If the system had been working as it should, the defendant in this case would not have been able to vote twice at two different addresses, photo ID or not. What is needed is more and better-trained poll workers to endorce the current law.

But the facts don't matter to the Republicans, whose goal is to suppress turnout. Dem Party Chair Joe Wineke hit it on the head when he said, "Republicans are not interested in election reform; their real goal is to prevent as many people as possible from voting."

If the only way you can vote in Wisconsin is to show a photo ID with your current address, they certainly will have accomplished that.

Of course, even with that system in place there would be nothing to prevent someone who has moved from voting at his or her old address -- the one on the photo ID.

And there would be nothing to prevent felons from voting. No one is claiming they used false names. They simply voted when they should not have been allowed to, and no photo ID would have solved that problem, either.

So the "debate" continues.

Photo ID! Photo ID! Photo ID!

No. No. No.


POSTSCRIPT: The jury could not reach a verdict in the case the GOP used as its latest example, and a mistrial was declared. Reminds me of the news conference outside the home of a voter accused of double voting, who turned out to be innocent, one of a series of false charges of voter fraud.

2 Comments:

At 9:39 AM, Blogger krshorewood said...

This is a solution looking for a problem.

No wait a second. This is just good old voter suspression. It's a poll tax tax dressed up like a rational response to so-called flood of fraud voting.
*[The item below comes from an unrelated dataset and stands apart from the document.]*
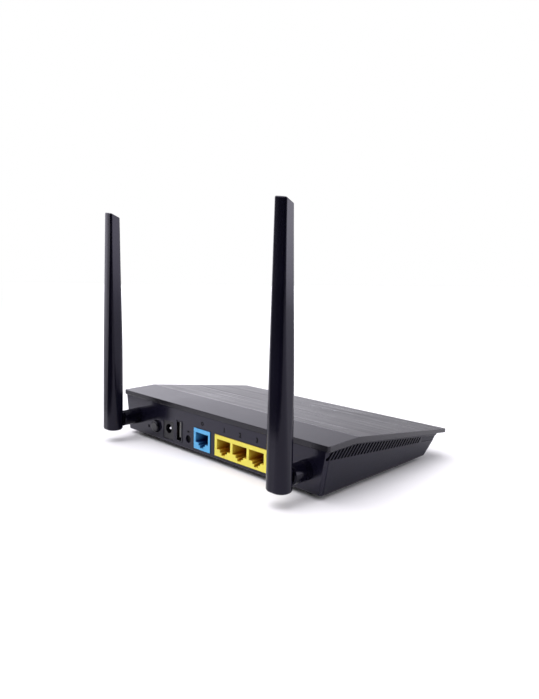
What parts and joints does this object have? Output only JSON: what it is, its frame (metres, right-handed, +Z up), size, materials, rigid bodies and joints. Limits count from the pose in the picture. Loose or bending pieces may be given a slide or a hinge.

Like the use of the phrase stuck on stupid, which I notice Sykes now uses on his promo web site. He is epoxied on stupid.

 
At 11:21 AM, Blogger Mike said...

Included in that 20% of Americans who moved during the last year... students and recent high school and college graduates. Just one more barrier keeping the 18-24 block from voting. I'd be irate if I had to get a new ID every time I moved (3 times in the last year).